* Start Data entries *

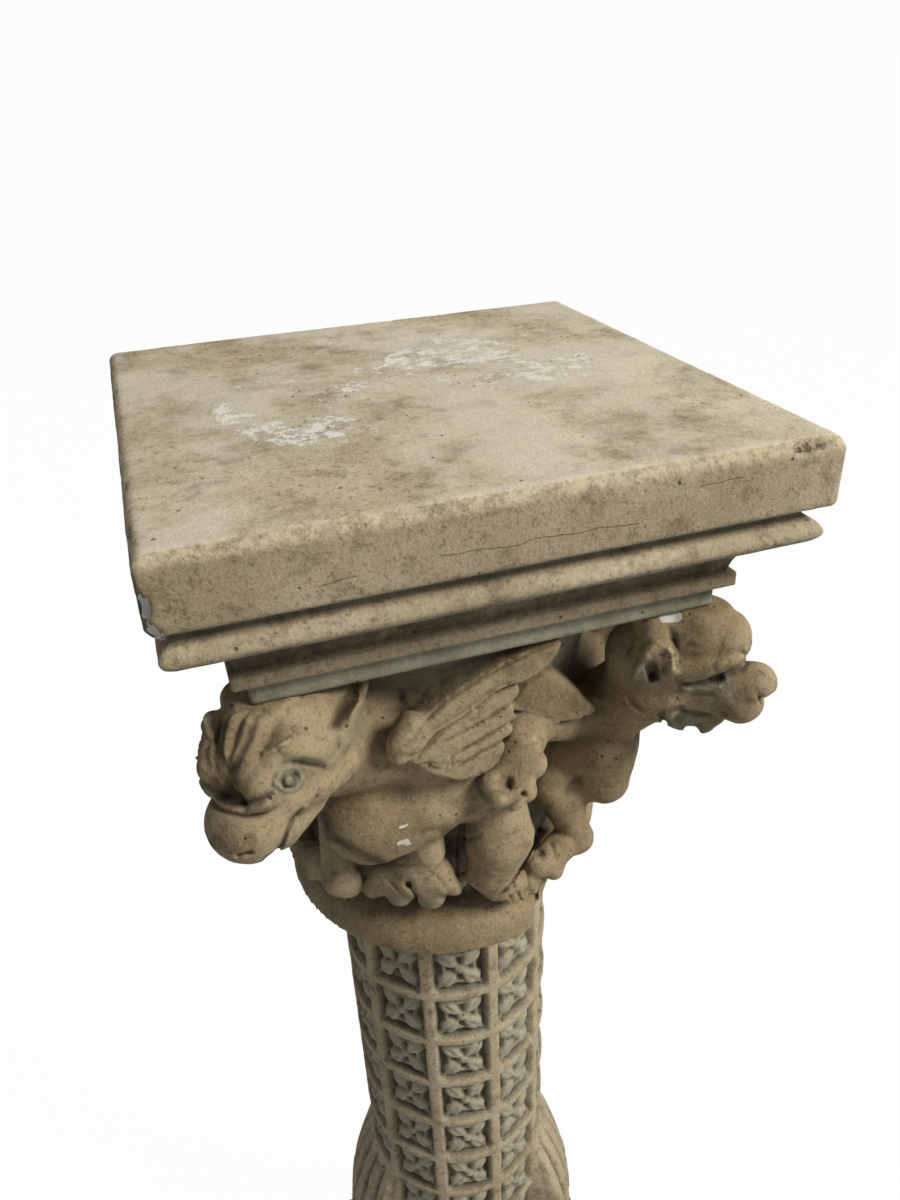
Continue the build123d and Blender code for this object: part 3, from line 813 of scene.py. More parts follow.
def clay_surface(low, high, step):
    """The clay's skin in one box, as points, quads and the values that its paint needs."""
    clay, bell = build_clay(low, high, step)
    grid = openvdb.FloatGrid(8.0)
    grid.copyFromArray(np.clip(clay.d, -8, 8))
    cells, quads = grid.convertToQuads(isovalue=0)
    cells = np.asarray(cells, float)
    quads = np.asarray(quads, np.int64)
    points = cells * clay.step + clay.low
    # cells on the block's outside faces are dropped
    inner = (cells > 0.6).all(1) & (cells < np.array(clay.shape) - 1.6).all(1)
    quads = quads[inner[quads].all(1)]
    fine = box_blur(np.clip(clay.d, -5, 5), max(1, int(round(3 / clay.step))))
    broad = box_blur(np.clip(clay.d, -14, 14), max(2, int(round(11 / clay.step))))
    hollow_fine = sample(fine, cells)
    hollow_broad = sample(broad, cells)
    bell_near = 1 - smooth(0.6, 2.6, np.abs(sample(bell, cells)))
    painted = {name: np.zeros(len(cells)) for name in ("teal", "dirt", "wear", "white")}
    painted.update({name: sample(coat, cells) for name, coat in clay.paint.items()})
    rough = fractal(points, 26, 5) - 0.5
    recess = smooth(0.6, 5.0, -hollow_broad + rough * 3)
    # Darker in fine creases: dirt, with painted shade in them
    dirt = smooth(0.15, 1.6, -hollow_fine + rough * 0.8)
    values = {
        "teal": np.maximum.reduce([bell_near * 0.9, recess * 0.55, painted["teal"]]),
        "dirt": np.maximum(dirt, painted["dirt"]),
        # lighter on fine ridges: wear with painted highlights
        "wear": np.maximum(smooth(0.5, 2.2, hollow_fine + rough * 0.8), painted["wear"]),
        "white": painted["white"],
        # painted shade in the broad hollows, as ambient occlusion would make them
        "painted_hollow_shade": smooth(-1.0, 6.0, -hollow_broad),
    }
    normals = normals_of(points, quads)
    side = np.sign(np.median(np.einsum("ij,ij->i", normals, points - np.array([0, 0, -230])))) or 1
    normals = normals * side
    bump = (fractal(points, 14, 11) - 0.5) * 1.1 + (noise(points, 4, 17) - 0.5) * 0.35
    points = points + normals * bump[:, None]
    if side < 0:
        quads = quads[:, ::-1]
    return points, quads, values


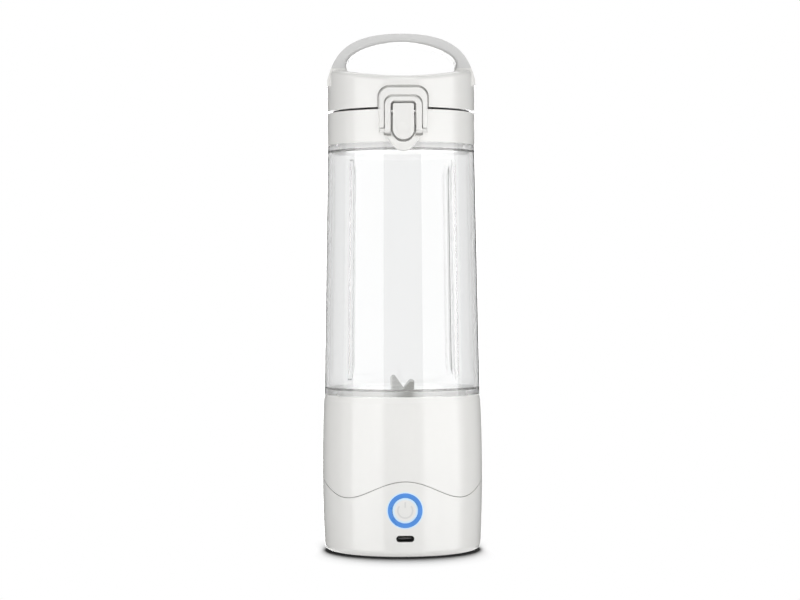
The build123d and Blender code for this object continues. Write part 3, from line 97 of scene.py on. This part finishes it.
# ---------------------------------------------------------------- material tools
class Tree:
    """A new material and short ways to add nodes to it; each gives the socket that holds its result."""

    def __init__(self, name):
        self.material = bpy.data.materials.new(name)
        self.material.use_nodes = True
        self.nodes = self.material.node_tree.nodes
        self.links = self.material.node_tree.links
        self.shader = self.nodes["Principled BSDF"]
        self.output = self.nodes["Material Output"]
        self.place = self.nodes.new("ShaderNodeTexCoord").outputs["Object"]
        self.base = None

    def link(self, source, target):
        self.links.new(source, target)

    def axes(self):
        node = self.nodes.new("ShaderNodeSeparateXYZ")
        self.link(self.place, node.inputs["Vector"])
        return node.outputs["X"], node.outputs["Y"], node.outputs["Z"]

    def stretched(self, scale):
        """Object coordinates with each axis scaled by itself."""
        node = self.nodes.new("ShaderNodeMapping")
        node.inputs["Scale"].default_value = scale
        self.link(self.place, node.inputs["Vector"])
        return node.outputs["Vector"]

    def noise(self, scale, detail=2.0, place=None):
        node = self.nodes.new("ShaderNodeTexNoise")
        node.inputs["Scale"].default_value = scale
        node.inputs["Detail"].default_value = detail
        self.link(place or self.place, node.inputs["Vector"])
        return node.outputs["Fac"]

    def cell_borders(self, scale, place):
        """The distance to the nearest border between random cells."""
        node = self.nodes.new("ShaderNodeTexVoronoi")
        node.feature = "DISTANCE_TO_EDGE"
        node.inputs["Scale"].default_value = scale
        self.link(place, node.inputs["Vector"])
        return node.outputs["Distance"]

    def math(self, operation, *values):
        """One operation on numbers and sockets."""
        node = self.nodes.new("ShaderNodeMath")
        node.operation = operation
        for socket, value in zip(node.inputs, values):
            if isinstance(value, (int, float)):
                socket.default_value = value
            else:
                self.link(value, socket)
        return node.outputs["Value"]

    def length(self, first, second):
        """The length of a vector with these two parts."""
        squares = [self.math("MULTIPLY", part, part) for part in (first, second)]
        return self.math("SQRT", self.math("ADD", *squares))

    def remap(self, value, low, high, to_low, to_high, smooth=False):
        node = self.nodes.new("ShaderNodeMapRange")
        node.interpolation_type = "SMOOTHSTEP" if smooth else "LINEAR"
        for name, number in (
            ("From Min", low), ("From Max", high), ("To Min", to_low), ("To Max", to_high)
        ):
            node.inputs[name].default_value = number
        self.link(value, node.inputs["Value"])
        return node.outputs["Result"]

    def blend(self, share, first, second):
        """A colour between first and second, which are colours or sockets."""
        node = self.nodes.new("ShaderNodeMix")
        node.data_type = "RGBA"
        self.link(share, node.inputs["Factor"])
        for name, colour in (("A", first), ("B", second)):
            socket = [s for s in node.inputs if s.name == name and s.type == "RGBA"][0]
            if isinstance(colour, tuple):
                socket.default_value = (*colour, 1)
            else:
                self.link(colour, socket)
        return [s for s in node.outputs if s.type == "RGBA"][0]

    def bump(self, height, depth, below=None):
        """Relief of that depth in metres, over the relief below it."""
        node = self.nodes.new("ShaderNodeBump")
        node.inputs["Distance"].default_value = depth
        self.link(height, node.inputs["Height"])
        if below is not None:
            self.link(below, node.inputs["Normal"])
        return node.outputs["Normal"]

    def absorb(self, colour, density):
        """Darkens what is seen through the body; density is per metre."""
        node = self.nodes.new("ShaderNodeVolumeAbsorption")
        node.inputs["Color"].default_value = (*colour, 1)
        node.inputs["Density"].default_value = density
        self.link(node.outputs["Volume"], self.output.inputs["Volume"])

    def pass_shadow_rays(self, colour, share):
        """Lets lamps shine through a clear body onto what is inside it, where the share is 1."""
        paths = self.nodes.new("ShaderNodeLightPath")
        passing = self.nodes.new("ShaderNodeBsdfTransparent")
        self.link(self.blend(share, (0.0, 0.0, 0.0), colour), passing.inputs["Color"])
        mix = self.nodes.new("ShaderNodeMixShader")
        self.link(paths.outputs["Is Shadow Ray"], mix.inputs["Fac"])
        self.link(self.shader.outputs["BSDF"], mix.inputs[1])
        self.link(passing.outputs["BSDF"], mix.inputs[2])
        self.link(mix.outputs["Shader"], self.output.inputs["Surface"])


def shade(colour, amount):
    return tuple(min(1.0, channel * amount) for channel in colour)


def moulded(
    name,
    colour,
    tint=0.02,
    tint_scale=45.0,
    gloss=(0.3, 0.4),
    gloss_scale=240.0,
    grain_scale=2200.0,
    grain_depth=1.2e-5,
    sink_depth=0.0,
    stretch=(1, 1, 1),
    **sockets,
):
    """A solid finish: slow colour drift, uneven gloss, fine grain, and sink marks if asked for."""
    tree = Tree(name)
    place = tree.stretched(stretch)
    drift = tree.noise(tint_scale, 3.0, place)
    tree.base = tree.blend(drift, shade(colour, 1 - tint), shade(colour, 1 + tint))
    tree.link(tree.base, tree.shader.inputs["Base Color"])
    sheen = tree.noise(gloss_scale, 3.0, place)
    tree.link(tree.remap(sheen, 0.3, 0.7, *gloss), tree.shader.inputs["Roughness"])
    relief = None
    if sink_depth:
        relief = tree.bump(tree.noise(28.0, 1.0), sink_depth)
    relief = tree.bump(tree.noise(grain_scale, 2.0, place), grain_depth, relief)
    tree.link(relief, tree.shader.inputs["Normal"])
    for socket, value in sockets.items():
        tree.shader.inputs[socket.replace("_", " ")].default_value = value
    return tree


# ---------------------------------------------------------------- the record's finishes
WHITE = (0.755, 0.75, 0.732)
HANDLE = (0.60, 0.60, 0.595)


def lit_shell(name, colour, **finish):
    """Shell plastic with a painted blue glow round the light ring: the ring's light, leaking into the
    plastic, is painted into the base colour.
    """
    painted_glow_colour = (0.55, 0.78, 0.98)
    inner_fade, outer_fade = 1.5 * MM, 0.9 * MM
    front_y = -20 * MM
    tree = moulded(name, colour, **finish)
    x, y, z = tree.axes()
    reach = tree.length(x, tree.math("SUBTRACT", z, BUTTON_Z))
    inside = tree.remap(reach, KEY_RADIUS - inner_fade, KEY_RADIUS, 0.0, 1.0, smooth=True)
    outside = tree.remap(reach, RING_OUTER, RING_OUTER + outer_fade, 1.0, 0.0, smooth=True)
    front = tree.math("LESS_THAN", y, front_y)
    painted_glow = tree.math("MULTIPLY", tree.math("MULTIPLY", inside, outside), front)
    # Painted glow: the base colour turns blue in a thin band round the ring, on the front only.
    tree.link(tree.blend(painted_glow, tree.base, painted_glow_colour), tree.shader.inputs["Base Color"])
    return tree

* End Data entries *

What to work on:
Above are the entries. Quote exactly the lines from the one bearing "The build123d and Blender code for this object continues." through the one bearing "self.links.new(source, target)".

Finished exercise:
The build123d and Blender code for this object continues. Write part 3, from line 97 of scene.py on. This part finishes it.
# ---------------------------------------------------------------- material tools
class Tree:
    """A new material and short ways to add nodes to it; each gives the socket that holds its result."""

    def __init__(self, name):
        self.material = bpy.data.materials.new(name)
        self.material.use_nodes = True
        self.nodes = self.material.node_tree.nodes
        self.links = self.material.node_tree.links
        self.shader = self.nodes["Principled BSDF"]
        self.output = self.nodes["Material Output"]
        self.place = self.nodes.new("ShaderNodeTexCoord").outputs["Object"]
        self.base = None

    def link(self, source, target):
        self.links.new(source, target)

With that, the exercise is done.